We need to redefine the terms of our struggle in ways that bring relative strength to bear against relative weakness and tilt the playing field to our advantage.

Applying strength to weakness

In the final analysis, most would-be changemakers fail because they assume the righteousness of their cause will save them. It will not. Injustice, inequity and ineffectiveness can thrive for decades and even centuries, far surpassing a human lifespan. If you think that your idea will prevail simply because you believe in it, you will be sorely disappointed.

Tough, important battles are won with good strategy and tactics, which is why successful change agents learn to adopt the principle of Schwerpunkt. The idea is that instead of trying to defeat your opponent everywhere, you want to deliver overwhelming force and win a decisive victory at a particular point of attack.

Yet Schwerpunkt is a dynamic, not a static concept.

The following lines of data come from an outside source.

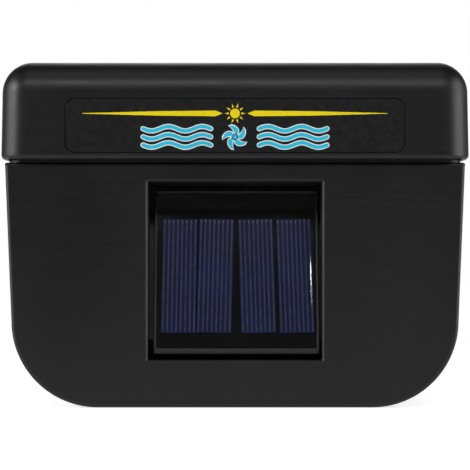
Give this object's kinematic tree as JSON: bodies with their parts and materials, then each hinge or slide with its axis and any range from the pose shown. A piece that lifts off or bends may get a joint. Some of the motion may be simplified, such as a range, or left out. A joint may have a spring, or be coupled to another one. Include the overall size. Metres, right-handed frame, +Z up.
{
  "type": "solar car window fan",
  "caption": "Solar ventilation fan that hangs on the top edge of a car's side window, with a tilted solar panel outside and cross-flow drums inside.",
  "frame": {"origin": "on the surface that both casings stand on, under the middle of the hood", "axes": "+Z up, -Y out of the car towards the sun, +Y into the cabin, +X along the rotor's axis, to the right of someone who looks at the solar panel"},
  "size_m": [0.16, 0.08, 0.1176],
  "materials": {
    "black_abs": "fine satin moulded ABS, black",
    "badge_gloss": "gloss black label with yellow, cyan and white print",
    "inner_black": "plain moulded black",
    "cell": "dark blue silicon cell with fine silver fingers",
    "resin": "clear cast resin, high gloss",
    "rubber": "soft matt black rubber",
    "magnet": "sintered ferrite, matt",
    "steel": "zinc plated",
    "iron": "stacked laminations",
    "brass": "satin",
    "red_pvc": "satin PVC insulation, red",
    "black_pvc": "satin PVC insulation, black"
  },
  "bodies": {
    "housing": {"hood": "black_abs", "front_shell": "black_abs", "rear_shell": "black_abs", "outer_plate": "black_abs", "inner_plate": "black_abs", "bridge": "black_abs", "badge": "badge_gloss", "panel_tray": "inner_black", "panel_board": "inner_black", "motor_cap": "inner_black", "air_guide_left": "inner_black", "air_guide_right": "inner_black", "cell_1": "cell", "cell_2": "cell", "cell_3": "cell", "cell_4": "cell", "panel_resin": "resin", "glass_seat": "rubber", "glass_pad_outer": "rubber", "glass_pad_inner": "rubber", "motor_sleeve": "rubber", "magnet_front": "magnet", "magnet_rear": "magnet", "motor_can": "steel", "motor_strap": "steel", "plate_screw_1": "steel", "plate_screw_2": "steel", "plate_screw_3": "steel", "plate_screw_4": "steel", "casing_screw_1": "steel", "casing_screw_2": "steel", "casing_screw_3": "steel", "casing_screw_4": "steel", "bridge_screw_1": "steel", "bridge_screw_2": "steel", "bridge_screw_3": "steel", "bridge_screw_4": "steel", "hood_screw_left": "steel", "hood_screw_right": "steel", "strap_screw_lower": "steel", "strap_screw_upper": "steel", "guide_screw_1": "steel", "guide_screw_2": "steel", "guide_screw_3": "steel", "guide_screw_4": "steel", "terminal_positive": "brass", "terminal_negative": "brass", "bush_left": "brass", "bush_right": "brass", "wire_red": "red_pvc", "wire_black": "black_pvc"},
    "rotor": {"rotor_shaft": "steel", "armature": "iron", "impeller_left": "inner_black", "impeller_right": "inner_black"}
  },
  "joints": [
    {"name": "rotor_spin", "type": "hinge", "parent": "housing", "child": "rotor", "pos_m": [0, 0.01825, 0.058], "axis": [-1, 0, 0], "continuous": true}
  ]
}
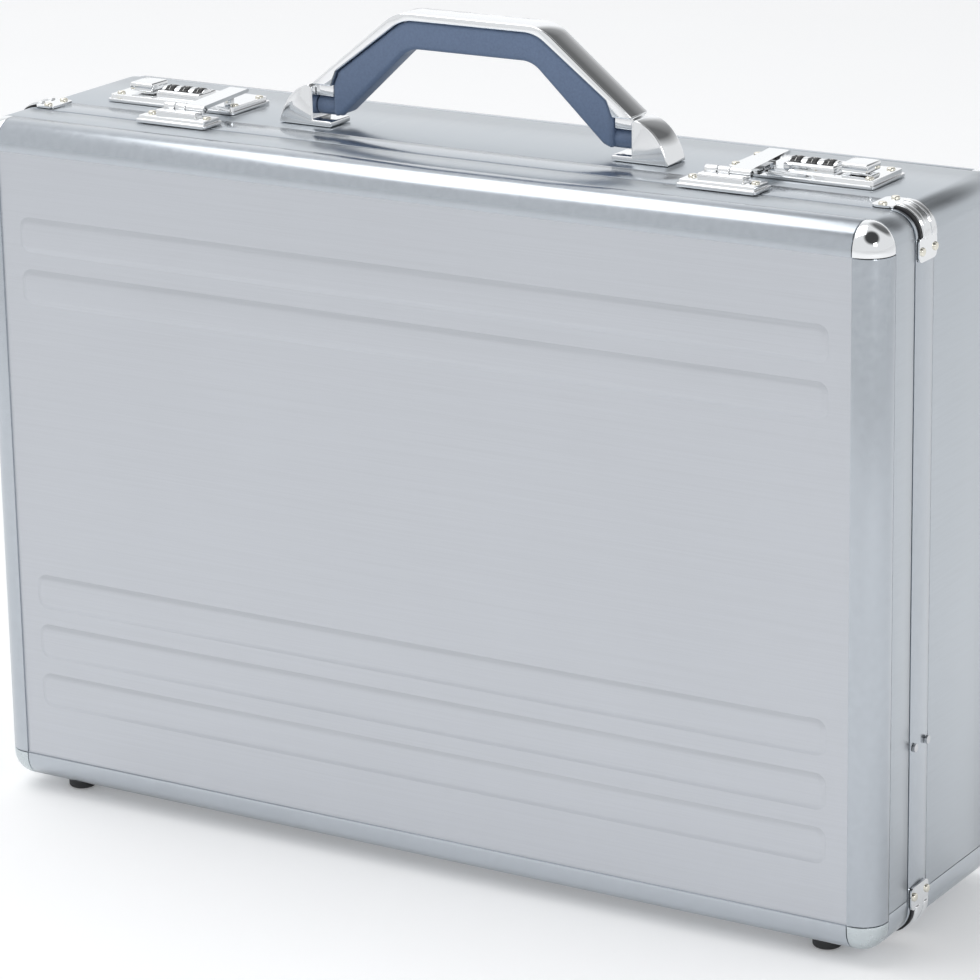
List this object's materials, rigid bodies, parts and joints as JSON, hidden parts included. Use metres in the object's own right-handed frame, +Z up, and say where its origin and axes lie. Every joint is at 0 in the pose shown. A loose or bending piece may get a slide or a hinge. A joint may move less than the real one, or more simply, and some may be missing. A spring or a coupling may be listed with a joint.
{
  "type": "attache case",
  "caption": "Hard aluminium attache case: shallow ribbed lid hinged along the bottom, deeper body, folding top handle, combination latches, rubber feet and lid stays.",
  "frame": {"origin": "middle of the footprint, on the surface that the feet stand on", "axes": "+Z up towards the handle, X along the case, the lid faces -Y"},
  "size_m": [0.4646, 0.125, 0.379],
  "materials": {
    "brushed_aluminium": "brushed, fine horizontal grain",
    "satin_extrusion": "satin anodised",
    "chrome": "polished",
    "slate_grip": "satin",
    "black_plastic": "semi-gloss",
    "black_rubber": "matte",
    "grey_lining": "board covered in a fine dark cloth",
    "steel": "bright zinc"
  },
  "bodies": {
    "body": {"back_panel": "brushed_aluminium", "body_wrap": "brushed_aluminium", "body_bottom": "brushed_aluminium", "rim_band": "satin_extrusion", "rear_edge_top": "satin_extrusion", "rear_edge_bottom": "satin_extrusion", "rear_edge_left": "satin_extrusion", "rear_edge_right": "satin_extrusion", "rear_cap_top_left": "chrome", "rear_cap_top_right": "chrome", "rear_cap_bottom_left": "chrome", "rear_cap_bottom_right": "chrome", "rim_clamp_top_left": "chrome", "rim_clamp_top_right": "chrome", "rim_clamp_bottom_left": "chrome", "rim_clamp_bottom_right": "chrome", "body_lining": "grey_lining", "handle_bracket_left": "chrome", "handle_bracket_right": "chrome", "lock_base_left": "chrome", "lock_base_right": "chrome", "hinge_leaf_body": "steel", "rear_foot_left": "black_rubber", "rear_foot_right": "black_rubber", "stay_mount_left": "steel", "stay_mount_right": "steel"},
    "lid": {"front_panel": "brushed_aluminium", "lid_wrap": "brushed_aluminium", "lid_bottom": "brushed_aluminium", "front_edge_top": "satin_extrusion", "front_edge_bottom": "satin_extrusion", "front_edge_left": "satin_extrusion", "front_edge_right": "satin_extrusion", "front_cap_top_left": "chrome", "front_cap_top_right": "chrome", "front_cap_bottom_left": "chrome", "front_cap_bottom_right": "chrome", "lid_lining": "grey_lining", "document_pocket": "grey_lining", "hasp_left": "chrome", "hasp_right": "chrome", "hinge_leaf_lid": "steel", "front_foot_left": "black_rubber", "front_foot_right": "black_rubber"},
    "handle": {"handle_strap": "chrome", "handle_grip": "slate_grip"},
    "flap_left": {"latch_flap_left": "chrome"},
    "button_left": {"release_button_left": "chrome"},
    "number_left_1": {"dial_left_1": "black_plastic"},
    "number_left_2": {"dial_left_2": "black_plastic"},
    "number_left_3": {"dial_left_3": "black_plastic"},
    "stay_lower_left": {"stay_body_link_left": "steel"},
    "stay_upper_left": {"stay_lid_link_left": "steel"},
    "flap_right": {"latch_flap_right": "chrome"},
    "button_right": {"release_button_right": "chrome"},
    "number_right_1": {"dial_right_1": "black_plastic"},
    "number_right_2": {"dial_right_2": "black_plastic"},
    "number_right_3": {"dial_right_3": "black_plastic"},
    "stay_lower_right": {"stay_body_link_right": "steel"},
    "stay_upper_right": {"stay_lid_link_right": "steel"}
  },
  "joints": [
    {"name": "lid_hinge", "type": "hinge", "parent": "body", "child": "lid", "pos_m": [0, -0.03125, 0.0032], "axis": [1, 0, 0], "range_deg": [0, 95]},
    {"name": "handle_pivot", "type": "hinge", "parent": "body", "child": "handle", "pos_m": [0, 0.0025, 0.3325], "axis": [1, 0, 0], "range_deg": [-80, 80]},
    {"name": "latch_left", "type": "hinge", "parent": "lid", "child": "flap_left", "pos_m": [-0.13405, -0.0212, 0.3293], "axis": [1, 0, 0], "range_deg": [0, 105]},
    {"name": "button_slide_left", "type": "slide", "parent": "body", "child": "button_left", "axis": [-1, 0, 0], "range_m": [0, 0.005], "stiffness_N_per_m": 300},
    {"name": "dial_turn_left_1", "type": "hinge", "parent": "body", "child": "number_left_1", "pos_m": [-0.1543, 0.011, 0.3261], "axis": [1, 0, 0], "continuous": true},
    {"name": "dial_turn_left_2", "type": "hinge", "parent": "body", "child": "number_left_2", "pos_m": [-0.162, 0.011, 0.3261], "axis": [1, 0, 0], "continuous": true},
    {"name": "dial_turn_left_3", "type": "hinge", "parent": "body", "child": "number_left_3", "pos_m": [-0.1697, 0.011, 0.3261], "axis": [1, 0, 0], "continuous": true},
    {"name": "stay_body_pivot_left", "type": "hinge", "parent": "body", "child": "stay_lower_left", "pos_m": [-0.223, -0.022, 0.0905], "axis": [1, 0, 0], "range_deg": [0, 95]},
    {"name": "stay_lid_pivot_left", "type": "hinge", "parent": "lid", "child": "stay_upper_left", "pos_m": [-0.2215, -0.0405, 0.0905], "axis": [1, 0, 0], "range_deg": [-95, 0]},
    {"name": "latch_right", "type": "hinge", "parent": "lid", "child": "flap_right", "pos_m": [0.14435, -0.0212, 0.3293], "axis": [1, 0, 0], "range_deg": [0, 105]},
    {"name": "button_slide_right", "type": "slide", "parent": "body", "child": "button_right", "axis": [1, 0, 0], "range_m": [0, 0.005], "stiffness_N_per_m": 300},
    {"name": "dial_turn_right_1", "type": "hinge", "parent": "body", "child": "number_right_1", "pos_m": [0.1543, 0.011, 0.3261], "axis": [1, 0, 0], "continuous": true},
    {"name": "dial_turn_right_2", "type": "hinge", "parent": "body", "child": "number_right_2", "pos_m": [0.162, 0.011, 0.3261], "axis": [1, 0, 0], "continuous": true},
    {"name": "dial_turn_right_3", "type": "hinge", "parent": "body", "child": "number_right_3", "pos_m": [0.1697, 0.011, 0.3261], "axis": [1, 0, 0], "continuous": true},
    {"name": "stay_body_pivot_right", "type": "hinge", "parent": "body", "child": "stay_lower_right", "pos_m": [0.223, -0.022, 0.0905], "axis": [1, 0, 0], "range_deg": [0, 95]},
    {"name": "stay_lid_pivot_right", "type": "hinge", "parent": "lid", "child": "stay_upper_right", "pos_m": [0.2215, -0.0405, 0.0905], "axis": [1, 0, 0], "range_deg": [-95, 0]}
  ],
  "couplings": [
    {"joint": "stay_body_pivot_left", "follows": "lid_hinge", "ratio": 1},
    {"joint": "stay_lid_pivot_left", "follows": "lid_hinge", "ratio": -1},
    {"joint": "stay_body_pivot_right", "follows": "lid_hinge", "ratio": 1},
    {"joint": "stay_lid_pivot_right", "follows": "lid_hinge", "ratio": -1}
  ]
}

You have to constantly innovate your approach as your opposition adapts to whatever success you achieve. For example, the civil rights movement had its first successes with boycotts, but moved on to sit-ins, “Freedom Rides,” community actions and eventually, mass marches.

Defining the grievance and the vision, creating a resistance inventory and identifying viable institutional targets will help you apply strength to weakness. The key to success isn’t any particular tactic, leader or slogan, but strategic flexibility. Unfortunately, that’s exactly what most change efforts lack. All too often they get caught up in a strategy and double down, because it feels good to believe in something, even if it’s failing.

Change, like many things, largely boils down to strategy and execution. It’s not a simple matter of belief or passion. You need to learn how to operate effectively, by studying those who succeeded and those who failed, building on your successes, dusting yourself off after the inevitable setbacks, correcting mistakes and returning to fight with renewed vigor.